The shale deposits have caused natural gas prices in the United States to remain around $3.45 mmBtu (one million British thermal units), while gas prices have been $8 to $9 in Europe and $16 to $19 in China and Japan. As a result, major industries are returning to the United States to benefit from the cheap gas, yet we need the skills for this dramatic turnaround in energy-intensive industries.

But energy is only one component of the potential of shale oil and gas. The U.S. plastics-producing industry is increasingly shifting away from oil-derived naphtha (which is a major ingredient in making both gasoline and ethylene used for plastics production), choosing instead to run plants on the gases butane or propane. It is also investing billions in plants that run on ethane, made from cheap shale gas.
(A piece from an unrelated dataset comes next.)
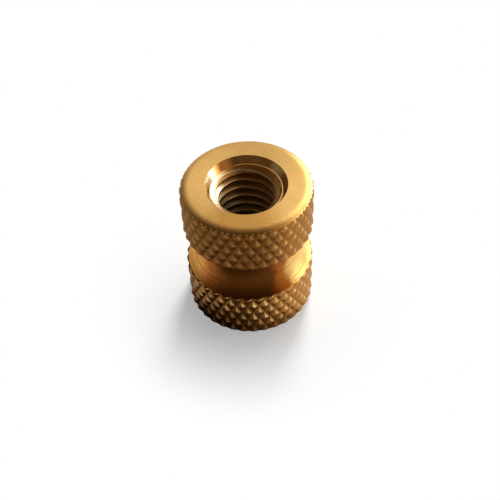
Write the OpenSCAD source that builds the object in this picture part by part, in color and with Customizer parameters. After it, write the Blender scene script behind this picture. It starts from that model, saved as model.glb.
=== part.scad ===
// Threaded insert: one turned brass body with two diamond-knurled bands, a concave
// waist between them, and a countersunk bore that carries the internal thread.
// It stands on its lower end, with the thread axis along +Z.

/* [Body] */
// Diameter over the knurl crests
body_d = 11.8; // [10.5:0.1:16]
// Length from end face to end face
body_len = 14; // [12:0.1:20]
// Radius of the turned rounding at both ends
edge_radius = 1.2; // [0.9:0.05:1.4]
// Height that the rounding takes from the knurled side
edge_drop = 0.4; // [0.2:0.05:0.6]

/* [Knurl] */
// Length of the upper knurled band, up to the upper end face
upper_band_len = 4.6; // [3.5:0.1:5.5]
// Length of the lower knurled band, up from the lower end face
lower_band_len = 5; // [3.5:0.1:5.5]
// Number of diamonds round the body
knurl_teeth = 35; // [24:1:44]
// Angle between a knurl groove and the axis
knurl_angle = 30; // [25:0.5:45]
// Angle between the two walls of a knurl groove
groove_angle = 120; // [90:5:130]
// Width of the flat that is left along the top of each knurl ridge
crest_flat = 0.3; // [0:0.01:0.4]
// Turn of the knurl round the axis
knurl_turn = 3; // [0:0.5:10]
// Height of one row of diamonds above the lower end face
knurl_row_z = 4.05; // [0:0.05:14]

/* [Waist] */
// Depth of the concave waist below the knurl crests
waist_depth = 1.1; // [0.7:0.05:1.4]

/* [Bore] */
// Diameter of the bore at the thread crests
bore_d = 5; // [4:0.1:5.5]
// Diameter of the countersink at the end face
mouth_d = 7.3; // [6.7:0.1:8]
// Width of the countersink's steep cone, seen from above
seat_width = 0.45; // [0.2:0.05:0.6]
// Depth of the steep cone
seat_depth = 0.65; // [0.4:0.05:0.9]
// Further depth of the shallow cone that leads into the thread
lead_depth = 0.4; // [0.2:0.05:0.8]

/* [Hidden] */
$fn = 120;

overrun = 1;                        // how far a cutter runs past the surface that it cuts
body_r = body_d / 2;
edge_centre_r = body_r - sqrt(pow(edge_radius, 2) - pow(edge_radius - edge_drop, 2));

waist_low = lower_band_len;
waist_high = body_len - upper_band_len;
waist_half = (waist_high - waist_low) / 2;
waist_radius = (pow(waist_half, 2) + pow(waist_depth, 2)) / (2 * waist_depth);

diamond_width = PI * body_d / knurl_teeth;
row_step = diamond_width / tan(knurl_angle) / 2;
groove_spacing = diamond_width * cos(knurl_angle);
knurl_low = knurl_row_z - 2 * row_step * ceil((knurl_row_z + overrun) / row_step / 2);
row_count = ceil((body_len + overrun - knurl_low) / row_step);
points_round = 2 * knurl_teeth;
point_r = body_r + crest_flat / 2 / tan(groove_angle / 2);         // where full points would be
groove_r = point_r - groove_spacing / 2 / tan(groove_angle / 2);

// Outline of the turned blank to the right of the axis: a bar with rounded ends and the waist cut in
module blank_outline() {
    difference() {
        intersection() {
            square([body_r, body_len]);
            union() {
                square([edge_centre_r, body_len]);
                translate([0, edge_drop]) square([body_r, body_len - 2 * edge_drop]);
                for (z = [edge_radius, body_len - edge_radius])
                    translate([edge_centre_r, z]) circle(r = edge_radius);
            }
        }
        translate([body_r - waist_depth + waist_radius, (waist_low + waist_high) / 2])
            circle(r = waist_radius);
    }
}

// One point of the knurl lattice: points and groove crossings take turns along a row and up a column
function knurl_point(row, place) =
    let (r = (row + place) % 2 == 0 ? point_r : groove_r, a = knurl_turn + 360 * place / points_round)
    [r * cos(a), r * sin(a), knurl_low + row * row_step];

// The two facets of one lattice cell, folded along the groove that crosses it
function cell_facets(row, place) =
    let (
        next = (place + 1) % points_round,
        low_a = row * points_round + place,
        low_b = row * points_round + next,
        high_a = low_a + points_round,
        high_b = low_b + points_round
    )
    (row + place) % 2 == 0
        ? [[low_a, high_a, low_b], [low_b, high_a, high_b]]
        : [[low_a, high_a, high_b], [low_a, high_b, low_b]];

// A bar that is knurled from end to end, longer than the body
module knurled_bar() {
    lattice = [for (row = [0:row_count], place = [0:points_round - 1]) knurl_point(row, place)];
    facets = [for (row = [0:row_count - 1], place = [0:points_round - 1]) each cell_facets(row, place)];
    low_end = [for (place = [0:points_round - 1]) place];
    high_end = [for (place = [points_round - 1:-1:0]) row_count * points_round + place];
    polyhedron(points = lattice, faces = concat(facets, [low_end, high_end]), convexity = 6);
}

// Outline of what the drill, the countersink and the thread's tapping drill take out
module bore_outline() {
    mouth_r = mouth_d / 2;
    seat_r = mouth_r - seat_width;
    bore_r = bore_d / 2;
    lead_end = seat_depth + lead_depth;
    polygon([
        [0, -overrun],
        [mouth_r, -overrun],
        [mouth_r, 0],
        [seat_r, seat_depth],
        [bore_r, lead_end],
        [bore_r, body_len - lead_end],
        [seat_r, body_len - seat_depth],
        [mouth_r, body_len],
        [mouth_r, body_len + overrun],
        [0, body_len + overrun]
    ]);
}

// The whole insert, turned and knurled from one bar
module insert_body() {
    color([0.78, 0.57, 0.27])
    difference() {
        intersection() {
            rotate_extrude() blank_outline();
            knurled_bar();
        }
        rotate_extrude() bore_outline();
    }
}

insert_body();
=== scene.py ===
"""Threaded insert: the detailed brass body, its finishes, and a plain studio round it."""

import math

import bpy
import numpy as np
from mathutils import Matrix, Vector


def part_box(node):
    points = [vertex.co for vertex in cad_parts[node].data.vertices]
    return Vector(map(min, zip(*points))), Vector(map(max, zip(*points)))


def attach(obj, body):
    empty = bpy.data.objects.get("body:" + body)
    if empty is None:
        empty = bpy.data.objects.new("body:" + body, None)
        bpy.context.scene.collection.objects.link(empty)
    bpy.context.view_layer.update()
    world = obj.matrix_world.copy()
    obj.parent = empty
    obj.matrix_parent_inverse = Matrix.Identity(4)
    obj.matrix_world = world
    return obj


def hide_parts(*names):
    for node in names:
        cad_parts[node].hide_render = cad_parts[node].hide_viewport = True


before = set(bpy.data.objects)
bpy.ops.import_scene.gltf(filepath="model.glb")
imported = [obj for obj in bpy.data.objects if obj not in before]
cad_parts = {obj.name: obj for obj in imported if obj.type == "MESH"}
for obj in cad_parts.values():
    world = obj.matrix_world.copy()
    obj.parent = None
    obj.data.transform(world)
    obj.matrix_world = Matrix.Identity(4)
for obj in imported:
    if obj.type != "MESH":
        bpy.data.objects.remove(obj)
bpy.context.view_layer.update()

MM = 0.001

# ---- Sizes in millimetres, the same as the part's own; the overall ones come from the part in model.glb ----
BODY_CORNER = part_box("insert_body")[1]
BODY_R = BODY_CORNER.x / MM
BODY_LEN = BODY_CORNER.z / MM
EDGE_RADIUS = 1.2
EDGE_DROP = 0.4
UPPER_BAND_LEN = 4.6
LOWER_BAND_LEN = 5.0
WAIST_DEPTH = 1.1
KNURL_TEETH = 35
KNURL_ANGLE = math.radians(30)
GROOVE_ANGLE = math.radians(120)
CREST_FLAT = 0.3
KNURL_TURN = math.radians(3)
KNURL_ROW_Z = 4.05
MOUTH_R = 3.65
SEAT_WIDTH = 0.45
SEAT_DEPTH = 0.65
BORE_R = 2.5
LEAD_DEPTH = 0.4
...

The U.S. plastics industry is now expanding for the first time in decades, as factories are able to cut production costs and to compete on a global scale. According to the association of American Fuel and Petrochemical Manufacturers, three years ago, U.S. companies used oil-derived naphtha 50 percent of the time and shale gas ethane 50 percent of the time to produce ethylene. Today, U.S. companies use naphtha 20 percent of the time and ethane 80 percent of the time. This ratio is set to tip even further over the next six years as companies, including Dow Chemical and Exxon Mobil, are planning $25 billion worth of new projects, which will mainly run on shale gas.